Wed. … Scripture is full of examples of people who did not give up hope and were helped by God. The Virtues of Advent are Hope, Peace, Joy and Love: which gives us the courage to believe in God’s love and promises even when the worldly signs are to the contrary?
Thurs. … John the Baptist appeared in the desert proclaiming a ‘Baptism of Repentance’ for the forgiveness of sins. Today let us recall the ‘Promises of our Holy Baptism’ when our ‘Original Sins’ were forgiven and the ‘Gifts’ we received from the Holy Spirit when we became part of the ‘Mystical Body of Christ’. Are we making use of the ‘Gifts’? What ‘Fruits’ can we show?
Frid. … The beginning of Advent brings us the message of John the Baptist: “Prepare the way of the Lord, make straight his paths!” Are our hearts burning with love for God and for each other as we prepare for the ‘Appearance of the Messiah’, or have our ears failed to hear the Baptist’s voice crying out in the desert? We need to remain attentive. Have we sufficiently changed our life-style so that it reflects a true follower of Christ?

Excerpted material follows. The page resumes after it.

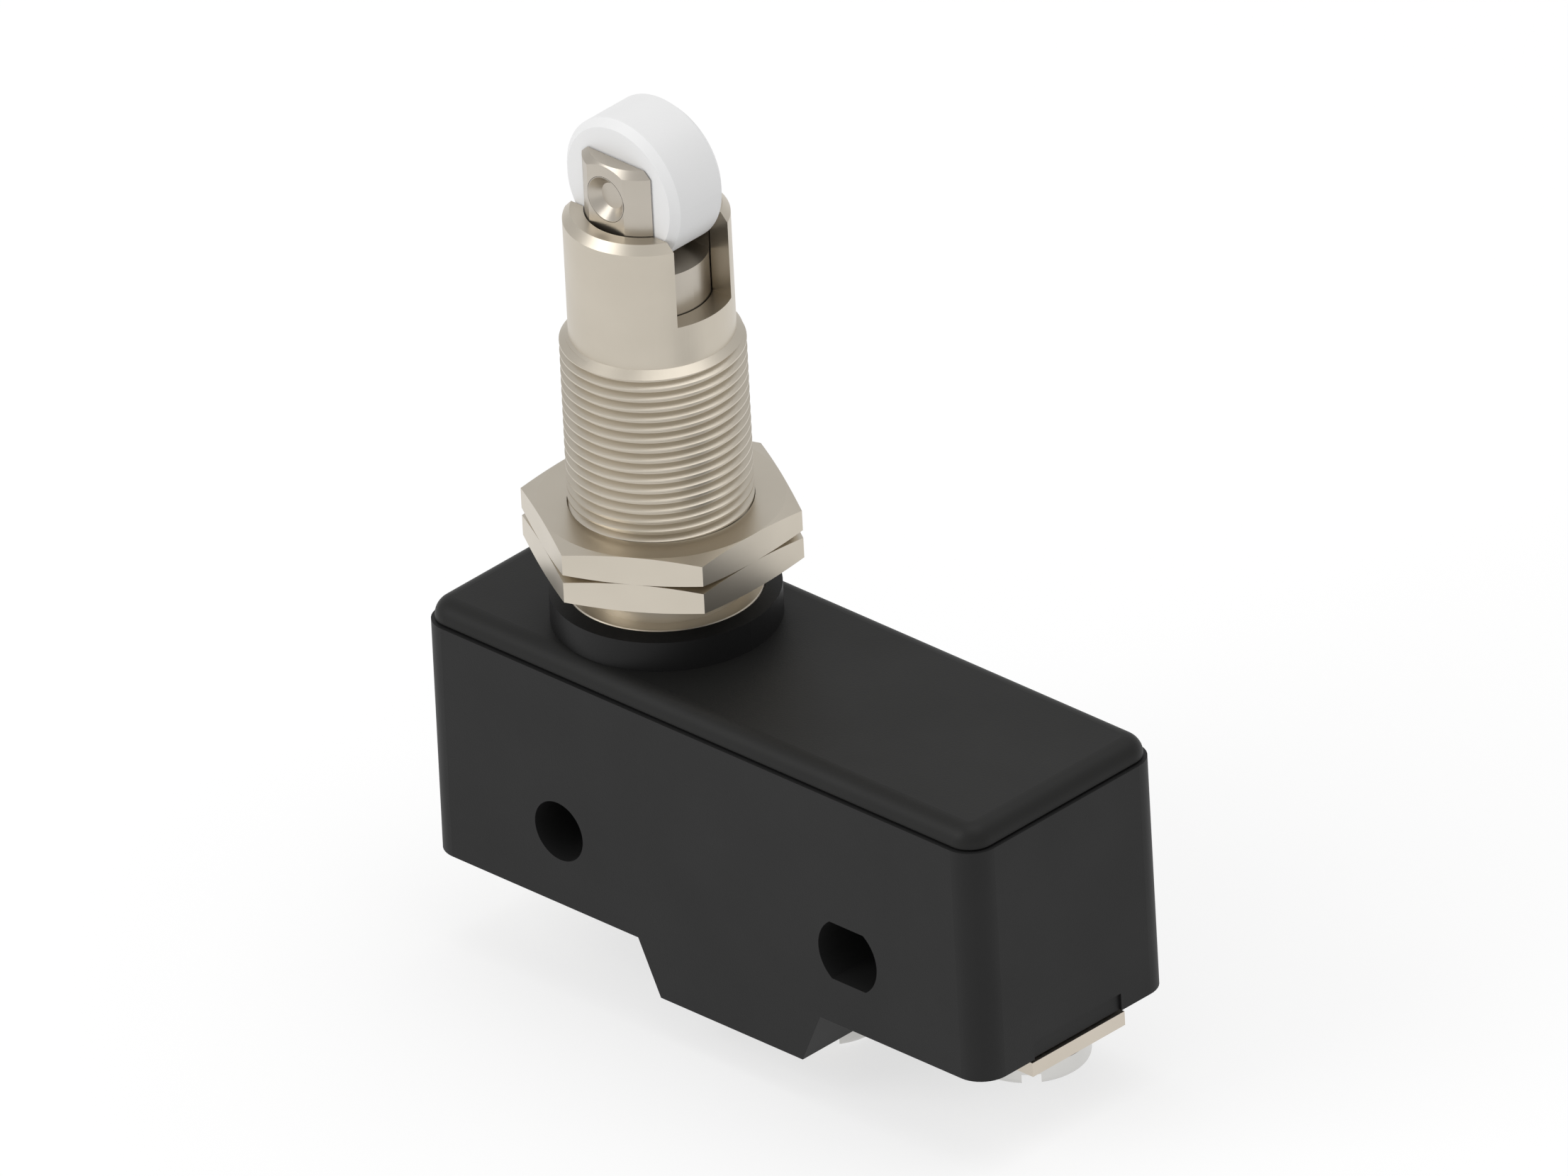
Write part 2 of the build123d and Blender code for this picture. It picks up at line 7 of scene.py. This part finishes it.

Sat. … Repentance means more than just being sorry for something done wrong. It is a call for a complete turn-about. Repentance or true conversion means to wake up and recognize that our present lives can lead to doom and not to union with God. We must decide to radically turn our lives around and to abandon old ways.
Prayer after the Daily Reflection.
Heavenly Father, we thank You for Your great Gift of Advent showing us how Jesus, the Messiah is the fulfilment of the promises You had made to Your people through the prophets of the Old Testament. Help us to remain attentive and with open hearts in prayerful expectation as we wait for the coming of the Messiah. In the silence of our ‘Prayer Place’ may we also hear the Baptist’s voice crying out in the ‘Desert of our Lives’ calling us to repentance.
This we ask through our Lord Jesus Christ, Your Son, who lives and reigns with You and the Holy Spirit, One God, forever and ever. Amen.